*WRITTEN INSTRUCTION:* Repeat exactly the lines between and including those that contain "BOND_BOTTOM, BOND_THICKNESS, BOND_CORNER_RADIUS)" and "if empty is". Output no other line.

*** SUPPLIED MATERIAL ***

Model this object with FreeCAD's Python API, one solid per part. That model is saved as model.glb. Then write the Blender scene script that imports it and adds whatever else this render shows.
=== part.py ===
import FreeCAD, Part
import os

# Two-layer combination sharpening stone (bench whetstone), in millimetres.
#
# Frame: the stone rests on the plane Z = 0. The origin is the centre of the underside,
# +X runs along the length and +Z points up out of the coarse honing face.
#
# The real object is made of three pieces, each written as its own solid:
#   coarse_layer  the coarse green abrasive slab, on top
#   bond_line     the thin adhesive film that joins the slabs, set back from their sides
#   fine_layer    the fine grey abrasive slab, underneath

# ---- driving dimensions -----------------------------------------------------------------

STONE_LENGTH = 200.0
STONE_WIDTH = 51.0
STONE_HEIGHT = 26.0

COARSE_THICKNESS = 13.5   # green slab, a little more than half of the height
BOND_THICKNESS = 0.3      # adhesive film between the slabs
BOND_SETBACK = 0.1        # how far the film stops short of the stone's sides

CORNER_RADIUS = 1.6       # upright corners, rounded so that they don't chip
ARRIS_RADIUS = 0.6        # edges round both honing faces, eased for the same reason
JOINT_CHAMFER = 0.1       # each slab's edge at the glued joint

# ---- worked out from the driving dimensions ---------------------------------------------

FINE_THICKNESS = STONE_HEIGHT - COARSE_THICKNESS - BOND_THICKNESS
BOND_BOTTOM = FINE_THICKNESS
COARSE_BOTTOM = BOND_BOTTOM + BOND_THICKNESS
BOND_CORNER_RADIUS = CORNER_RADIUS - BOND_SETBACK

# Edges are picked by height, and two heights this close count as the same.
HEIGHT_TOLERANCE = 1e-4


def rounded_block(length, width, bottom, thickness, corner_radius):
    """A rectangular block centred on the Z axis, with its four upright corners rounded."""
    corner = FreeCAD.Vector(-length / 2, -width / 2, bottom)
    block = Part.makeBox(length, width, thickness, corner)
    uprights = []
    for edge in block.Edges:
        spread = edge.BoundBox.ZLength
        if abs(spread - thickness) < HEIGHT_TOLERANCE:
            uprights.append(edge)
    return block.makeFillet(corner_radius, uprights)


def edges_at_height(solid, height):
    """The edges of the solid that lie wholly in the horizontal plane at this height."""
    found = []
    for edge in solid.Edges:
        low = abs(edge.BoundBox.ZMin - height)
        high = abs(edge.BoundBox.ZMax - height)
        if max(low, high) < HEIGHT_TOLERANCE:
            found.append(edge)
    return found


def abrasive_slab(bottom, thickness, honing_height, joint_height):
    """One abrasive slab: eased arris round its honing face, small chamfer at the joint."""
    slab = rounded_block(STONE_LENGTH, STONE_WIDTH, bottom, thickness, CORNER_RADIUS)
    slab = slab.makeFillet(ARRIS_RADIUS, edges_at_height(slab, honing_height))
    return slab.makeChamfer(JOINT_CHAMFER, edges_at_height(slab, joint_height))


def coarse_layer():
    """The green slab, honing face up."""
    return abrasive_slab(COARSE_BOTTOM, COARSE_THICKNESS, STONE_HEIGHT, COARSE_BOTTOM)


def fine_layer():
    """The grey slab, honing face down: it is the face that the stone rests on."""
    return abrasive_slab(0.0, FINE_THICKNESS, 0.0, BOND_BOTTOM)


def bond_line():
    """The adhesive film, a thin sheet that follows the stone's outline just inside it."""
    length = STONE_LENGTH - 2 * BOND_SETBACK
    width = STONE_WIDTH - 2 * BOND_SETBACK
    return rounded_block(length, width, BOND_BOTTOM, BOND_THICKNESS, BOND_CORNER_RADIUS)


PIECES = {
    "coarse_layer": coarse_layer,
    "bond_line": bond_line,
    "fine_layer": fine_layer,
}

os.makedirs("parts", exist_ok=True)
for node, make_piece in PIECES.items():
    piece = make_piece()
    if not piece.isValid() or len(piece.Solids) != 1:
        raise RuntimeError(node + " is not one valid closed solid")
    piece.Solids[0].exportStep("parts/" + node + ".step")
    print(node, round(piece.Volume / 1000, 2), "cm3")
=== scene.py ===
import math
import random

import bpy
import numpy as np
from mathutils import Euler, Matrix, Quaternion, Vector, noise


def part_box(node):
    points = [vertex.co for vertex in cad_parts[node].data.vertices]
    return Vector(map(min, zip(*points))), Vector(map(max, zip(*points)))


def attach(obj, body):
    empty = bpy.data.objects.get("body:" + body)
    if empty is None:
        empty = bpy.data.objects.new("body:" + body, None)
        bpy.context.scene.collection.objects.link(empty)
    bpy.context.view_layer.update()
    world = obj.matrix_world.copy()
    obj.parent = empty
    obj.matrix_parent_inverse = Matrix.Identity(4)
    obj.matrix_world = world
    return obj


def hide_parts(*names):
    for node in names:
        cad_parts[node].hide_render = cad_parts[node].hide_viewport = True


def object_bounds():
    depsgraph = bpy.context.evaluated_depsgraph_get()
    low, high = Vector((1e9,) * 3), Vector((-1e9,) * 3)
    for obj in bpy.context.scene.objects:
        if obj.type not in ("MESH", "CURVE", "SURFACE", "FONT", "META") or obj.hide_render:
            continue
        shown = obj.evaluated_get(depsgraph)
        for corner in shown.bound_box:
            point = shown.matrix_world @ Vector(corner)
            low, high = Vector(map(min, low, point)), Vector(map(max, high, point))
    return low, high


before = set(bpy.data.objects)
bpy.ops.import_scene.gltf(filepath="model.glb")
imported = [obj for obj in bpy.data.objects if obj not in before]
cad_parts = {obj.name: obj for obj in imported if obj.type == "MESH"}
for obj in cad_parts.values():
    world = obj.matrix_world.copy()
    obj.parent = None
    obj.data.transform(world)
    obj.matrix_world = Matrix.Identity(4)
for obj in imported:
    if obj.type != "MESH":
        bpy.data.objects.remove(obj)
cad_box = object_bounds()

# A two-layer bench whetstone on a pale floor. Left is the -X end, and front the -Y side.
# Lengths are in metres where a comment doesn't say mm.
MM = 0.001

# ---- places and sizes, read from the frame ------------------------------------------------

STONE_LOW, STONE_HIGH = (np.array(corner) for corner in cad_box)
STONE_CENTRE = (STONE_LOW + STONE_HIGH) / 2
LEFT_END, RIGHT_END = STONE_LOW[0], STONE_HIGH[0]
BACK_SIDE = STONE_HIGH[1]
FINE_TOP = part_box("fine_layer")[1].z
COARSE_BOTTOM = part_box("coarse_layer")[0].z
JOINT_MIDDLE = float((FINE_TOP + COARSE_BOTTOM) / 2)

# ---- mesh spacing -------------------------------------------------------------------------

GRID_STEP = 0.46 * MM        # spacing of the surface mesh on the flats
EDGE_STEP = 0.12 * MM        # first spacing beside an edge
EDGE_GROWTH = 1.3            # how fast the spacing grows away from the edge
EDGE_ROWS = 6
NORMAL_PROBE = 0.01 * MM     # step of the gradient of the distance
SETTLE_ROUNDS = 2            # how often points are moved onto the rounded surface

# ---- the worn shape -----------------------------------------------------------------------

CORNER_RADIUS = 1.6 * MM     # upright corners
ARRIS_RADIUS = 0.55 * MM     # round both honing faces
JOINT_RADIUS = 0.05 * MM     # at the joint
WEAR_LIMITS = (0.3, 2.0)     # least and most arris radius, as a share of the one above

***
*** SUPPLIED MATERIAL ***

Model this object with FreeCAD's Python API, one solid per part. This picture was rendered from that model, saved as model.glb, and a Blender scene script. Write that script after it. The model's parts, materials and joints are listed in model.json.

***

*TASK SOLUTION:*
    return rounded_block(length, width, BOND_BOTTOM, BOND_THICKNESS, BOND_CORNER_RADIUS)


PIECES = {
    "coarse_layer": coarse_layer,
    "bond_line": bond_line,
    "fine_layer": fine_layer,
}

os.makedirs("parts", exist_ok=True)
for node, make_piece in PIECES.items():
    piece = make_piece()
    if not piece.isValid() or len(piece.Solids) != 1:
        raise RuntimeError(node + " is not one valid closed solid")
    piece.Solids[0].exportStep("parts/" + node + ".step")
    print(node, round(piece.Volume / 1000, 2), "cm3")
=== scene.py ===
import math
import random

import bpy
import numpy as np
from mathutils import Euler, Matrix, Quaternion, Vector, noise


def part_box(node):
    points = [vertex.co for vertex in cad_parts[node].data.vertices]
    return Vector(map(min, zip(*points))), Vector(map(max, zip(*points)))


def attach(obj, body):
    empty = bpy.data.objects.get("body:" + body)
    if empty is None:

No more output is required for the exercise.